┌──
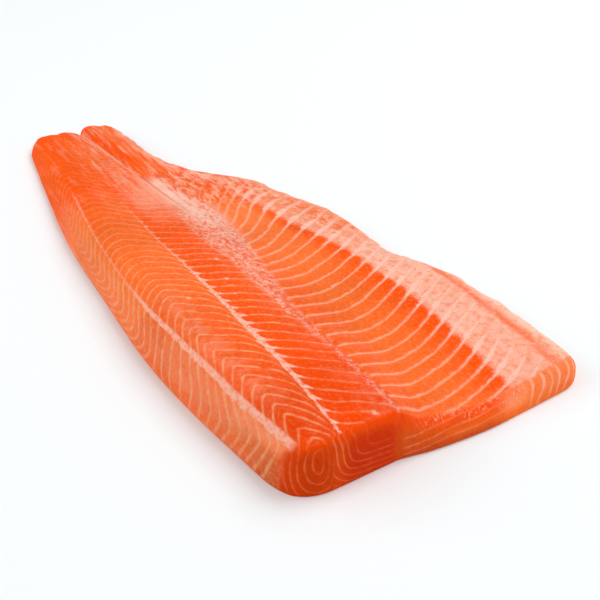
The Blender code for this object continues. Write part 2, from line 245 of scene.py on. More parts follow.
def outline():
    """The four sides of the plan, from corner to corner, with round corners."""
    y0, y1 = back_edge(TAIL_END), belly_edge(TAIL_END)
    y = np.linspace(y0, y1, 400)
    tail = np.stack([np.full_like(y, TAIL_END), y], -1)
    y = np.linspace(back_edge(HEAD_END[0]), belly_edge(HEAD_END[-1]), 400)
    head = np.stack([hermite(y, HEAD_END_AT, HEAD_END), y], -1)
    x = np.linspace(tail[0, 0], head[0, 0], 400)
    back = np.stack([x, back_edge(x)], -1)
    x = np.linspace(tail[-1, 0], head[-1, 0], 400)
    belly = np.stack([x, belly_edge(x)], -1)
    sides = {"back": back, "belly": belly, "tail": tail, "head": head}
    cut = {name: [0.0, 0.0] for name in sides}
    meets = {"tail_back": ("back", 0, "tail", 0), "head_back": ("back", 1, "head", 0),
             "tail_belly": ("belly", 0, "tail", 1), "head_belly": ("belly", 1, "head", 1)}
    for key, (long_, i, short, j) in meets.items():
        cut[long_][i], cut[short][j] = CORNER[key]
    short_sides = {name: trimmed(p, *cut[name]) for name, p in sides.items()}
    t = np.linspace(0, 1, 41)[:, None]
    for key, (long_, i, short, j) in meets.items():
        sharp = sides[long_][-i]
        p, q = short_sides[long_][-i], short_sides[short][-j]
        curve = (1 - t) ** 2 * p + 2 * t * (1 - t) * sharp + t ** 2 * q
        first, second = curve[:21], curve[20:][::-1]
        for name, end, half in ((long_, i, first), (short, j, second)):
            old = sides[name + "+"] if name + "+" in sides else short_sides[name]
            sides[name + "+"] = (np.concatenate([old, half[1:]]) if end
                                 else np.concatenate([half[::-1][:-1], old]))
    tail = sides["tail+"]                        # notched once its corners are round
    for at, depth, width in TAIL_LOBES:
        tail[:, 0] += depth * np.exp(-np.abs((tail[:, 1] - at) / width) ** 1.5)
    return {name: sides[name + "+"] for name in ("back", "belly", "tail", "head")}


SIDES = outline()
LENGTHS = {name: measured(p) for name, p in SIDES.items()}


def side(name, t):
    d = LENGTHS[name]
    return np.stack([np.interp(t * d[-1], d, SIDES[name][:, k]) for k in (0, 1)], -1)


def plan(u, v):
    """Point of the plan at u from tail to head and v from back to belly."""
    u, v = np.asarray(u, float), np.asarray(v, float)
    uu, vv = u[..., None], v[..., None]
    p = ((1 - vv) * side("back", u) + vv * side("belly", u)
         + (1 - uu) * side("tail", v) + uu * side("head", v)
         - (1 - uu) * (1 - vv) * SIDES["back"][0] - uu * (1 - vv) * SIDES["back"][-1]
         - (1 - uu) * vv * SIDES["belly"][0] - uu * vv * SIDES["belly"][-1])
    return p[..., 0], p[..., 1]


def thickness(x, y):
    """Height of the top over the base, before the rim is rolled over."""
    spine = spline(x, STATION, SPINE_SEAM)
    knots = [back_edge(x), spline(x, STATION, FAT_SEAM), spline(x, STATION, LATERAL_SEAM), spine,
             spline(x, STATION, STEP_LINE), spline(x, STATION, RIB_TIPS),
             belly_edge(x) - FLAP_SEAM, belly_edge(x)]
    for k in range(1, len(knots)):
        knots[k] = np.maximum(knots[k], knots[k - 1] + 3.0)
    heights = [hermite(x, STATION, t) for t in
               (T_BACK, T_SHOULDER, T_LOIN, T_SPINE, T_RIBS, T_TIPS, T_FLAP, T_HEM)]
    z = across(y, knots, heights)
    fade = 1 - smooth((x - 40.0) / (CREASE_END - 40.0))
    return z - CREASE_DEPTH * fade * np.exp(-((y - spine) / CREASE_WIDTH) ** 2)


def inner(a, b):
    """The part of the plan where the top is not rolled over, as u and v."""
    x, y = plan(a, b)
    long_ = LENGTHS["back"][-1]
    wide = belly_edge(x) - back_edge(x)
    step = smooth((y - SPINE_STEP + 9.0) / 18.0)
    rim_head = RIM_HEAD_LOIN + (RIM_HEAD_BELLY - RIM_HEAD_LOIN) * step
    rim_back = RIM_BACK * (0.55 + 0.45 * smooth((x + 48.0) / 150.0))
    a0, a1 = RIM_TAIL / long_, rim_head / long_
    b0, b1 = rim_back / wide, RIM_BELLY / wide
    return a0 + a * (1 - a0 - a1), b0 + b * (1 - b0 - b1)


def squareness(a, b):
    """How square the rolled rim is at a point of the outline."""
    x, y = plan(a, b)
    step = smooth((y - SPINE_STEP + 9.0) / 18.0)
    cut = SQUARE_LOIN_CUT + (SQUARE_BELLY_CUT - SQUARE_LOIN_CUT) * step
    return SQUARE_ROUND + (cut - SQUARE_ROUND) * smooth((a - 0.93) / 0.07)


def surface(a, b, c):
    """Position on the fillet of a point (a, b, c) of the unit cube's skin."""
    iu, iv = inner(a, b)
    low = 0.28                                    # share of the rim under the equator
    roll = np.clip((1 - c) / (1 - low), 0, 1) * (math.pi / 2)
    tuck = np.clip((low - c) / low, 0, 1) * (math.pi / 2)
    n = squareness(a, b)
    s = np.sin(roll) ** (2 / n)
    drop = np.cos(roll).clip(0, 1) ** (2 / n)
    u, v = iu + (a - iu) * s, iv + (b - iv) * s
    x, y = plan(u, v)
    top = thickness(x, y)
    eq = EQUATOR * top
    z = eq + (top - eq) * drop
    z = np.where(c < low, eq * (1 - np.sin(tuck)), z)
    k = UNDERCUT * (1 - np.cos(tuck))             # tucks in under the equator
    u = u + (1 - 2 * a) * k / LENGTHS["back"][-1]
    v = v + (1 - 2 * b) * k / (belly_edge(x) - back_edge(x))
    x, y = plan(u, v)
    return x, y, np.where(c <= 1e-9, 0.0, z)


# ------------------------------------------------------- fields on the chart
def line(name, x):
    return hermite(x, AT, LINES[name])


def hem(x):
    """The belly edge's foot on the chart, where the flap's rim meets the table."""
    return hermite(x, (-50, 0, 50, 100, 150, 200, 250, 280, 330, 370, 392),
                   (82, 92, 108, 124, 139, 148.5, 155, 157.5, 157, 152, 140))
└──
Return the whole listing exactly.

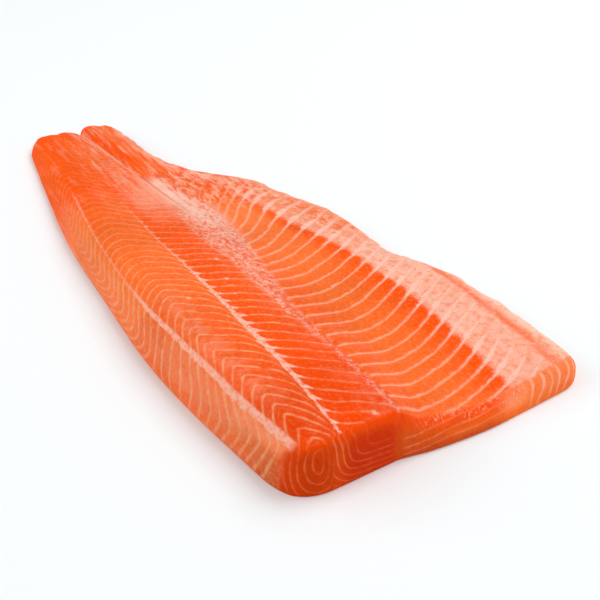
The Blender code for this object continues. Write part 2, from line 245 of scene.py on. More parts follow.
def outline():
    """The four sides of the plan, from corner to corner, with round corners."""
    y0, y1 = back_edge(TAIL_END), belly_edge(TAIL_END)
    y = np.linspace(y0, y1, 400)
    tail = np.stack([np.full_like(y, TAIL_END), y], -1)
    y = np.linspace(back_edge(HEAD_END[0]), belly_edge(HEAD_END[-1]), 400)
    head = np.stack([hermite(y, HEAD_END_AT, HEAD_END), y], -1)
    x = np.linspace(tail[0, 0], head[0, 0], 400)
    back = np.stack([x, back_edge(x)], -1)
    x = np.linspace(tail[-1, 0], head[-1, 0], 400)
    belly = np.stack([x, belly_edge(x)], -1)
    sides = {"back": back, "belly": belly, "tail": tail, "head": head}
    cut = {name: [0.0, 0.0] for name in sides}
    meets = {"tail_back": ("back", 0, "tail", 0), "head_back": ("back", 1, "head", 0),
             "tail_belly": ("belly", 0, "tail", 1), "head_belly": ("belly", 1, "head", 1)}
    for key, (long_, i, short, j) in meets.items():
        cut[long_][i], cut[short][j] = CORNER[key]
    short_sides = {name: trimmed(p, *cut[name]) for name, p in sides.items()}
    t = np.linspace(0, 1, 41)[:, None]
    for key, (long_, i, short, j) in meets.items():
        sharp = sides[long_][-i]
        p, q = short_sides[long_][-i], short_sides[short][-j]
        curve = (1 - t) ** 2 * p + 2 * t * (1 - t) * sharp + t ** 2 * q
        first, second = curve[:21], curve[20:][::-1]
        for name, end, half in ((long_, i, first), (short, j, second)):
            old = sides[name + "+"] if name + "+" in sides else short_sides[name]
            sides[name + "+"] = (np.concatenate([old, half[1:]]) if end
                                 else np.concatenate([half[::-1][:-1], old]))
    tail = sides["tail+"]                        # notched once its corners are round
    for at, depth, width in TAIL_LOBES:
        tail[:, 0] += depth * np.exp(-np.abs((tail[:, 1] - at) / width) ** 1.5)
    return {name: sides[name + "+"] for name in ("back", "belly", "tail", "head")}


SIDES = outline()
LENGTHS = {name: measured(p) for name, p in SIDES.items()}


def side(name, t):
    d = LENGTHS[name]
    return np.stack([np.interp(t * d[-1], d, SIDES[name][:, k]) for k in (0, 1)], -1)


def plan(u, v):
    """Point of the plan at u from tail to head and v from back to belly."""
    u, v = np.asarray(u, float), np.asarray(v, float)
    uu, vv = u[..., None], v[..., None]
    p = ((1 - vv) * side("back", u) + vv * side("belly", u)
         + (1 - uu) * side("tail", v) + uu * side("head", v)
         - (1 - uu) * (1 - vv) * SIDES["back"][0] - uu * (1 - vv) * SIDES["back"][-1]
         - (1 - uu) * vv * SIDES["belly"][0] - uu * vv * SIDES["belly"][-1])
    return p[..., 0], p[..., 1]


def thickness(x, y):
    """Height of the top over the base, before the rim is rolled over."""
    spine = spline(x, STATION, SPINE_SEAM)
    knots = [back_edge(x), spline(x, STATION, FAT_SEAM), spline(x, STATION, LATERAL_SEAM), spine,
             spline(x, STATION, STEP_LINE), spline(x, STATION, RIB_TIPS),
             belly_edge(x) - FLAP_SEAM, belly_edge(x)]
    for k in range(1, len(knots)):
        knots[k] = np.maximum(knots[k], knots[k - 1] + 3.0)
    heights = [hermite(x, STATION, t) for t in
               (T_BACK, T_SHOULDER, T_LOIN, T_SPINE, T_RIBS, T_TIPS, T_FLAP, T_HEM)]
    z = across(y, knots, heights)
    fade = 1 - smooth((x - 40.0) / (CREASE_END - 40.0))
    return z - CREASE_DEPTH * fade * np.exp(-((y - spine) / CREASE_WIDTH) ** 2)


def inner(a, b):
    """The part of the plan where the top is not rolled over, as u and v."""
    x, y = plan(a, b)
    long_ = LENGTHS["back"][-1]
    wide = belly_edge(x) - back_edge(x)
    step = smooth((y - SPINE_STEP + 9.0) / 18.0)
    rim_head = RIM_HEAD_LOIN + (RIM_HEAD_BELLY - RIM_HEAD_LOIN) * step
    rim_back = RIM_BACK * (0.55 + 0.45 * smooth((x + 48.0) / 150.0))
    a0, a1 = RIM_TAIL / long_, rim_head / long_
    b0, b1 = rim_back / wide, RIM_BELLY / wide
    return a0 + a * (1 - a0 - a1), b0 + b * (1 - b0 - b1)


def squareness(a, b):
    """How square the rolled rim is at a point of the outline."""
    x, y = plan(a, b)
    step = smooth((y - SPINE_STEP + 9.0) / 18.0)
    cut = SQUARE_LOIN_CUT + (SQUARE_BELLY_CUT - SQUARE_LOIN_CUT) * step
    return SQUARE_ROUND + (cut - SQUARE_ROUND) * smooth((a - 0.93) / 0.07)


def surface(a, b, c):
    """Position on the fillet of a point (a, b, c) of the unit cube's skin."""
    iu, iv = inner(a, b)
    low = 0.28                                    # share of the rim under the equator
    roll = np.clip((1 - c) / (1 - low), 0, 1) * (math.pi / 2)
    tuck = np.clip((low - c) / low, 0, 1) * (math.pi / 2)
    n = squareness(a, b)
    s = np.sin(roll) ** (2 / n)
    drop = np.cos(roll).clip(0, 1) ** (2 / n)
    u, v = iu + (a - iu) * s, iv + (b - iv) * s
    x, y = plan(u, v)
    top = thickness(x, y)
    eq = EQUATOR * top
    z = eq + (top - eq) * drop
    z = np.where(c < low, eq * (1 - np.sin(tuck)), z)
    k = UNDERCUT * (1 - np.cos(tuck))             # tucks in under the equator
    u = u + (1 - 2 * a) * k / LENGTHS["back"][-1]
    v = v + (1 - 2 * b) * k / (belly_edge(x) - back_edge(x))
    x, y = plan(u, v)
    return x, y, np.where(c <= 1e-9, 0.0, z)


# ------------------------------------------------------- fields on the chart
def line(name, x):
    return hermite(x, AT, LINES[name])


def hem(x):
    """The belly edge's foot on the chart, where the flap's rim meets the table."""
    return hermite(x, (-50, 0, 50, 100, 150, 200, 250, 280, 330, 370, 392),
                   (82, 92, 108, 124, 139, 148.5, 155, 157.5, 157, 152, 140))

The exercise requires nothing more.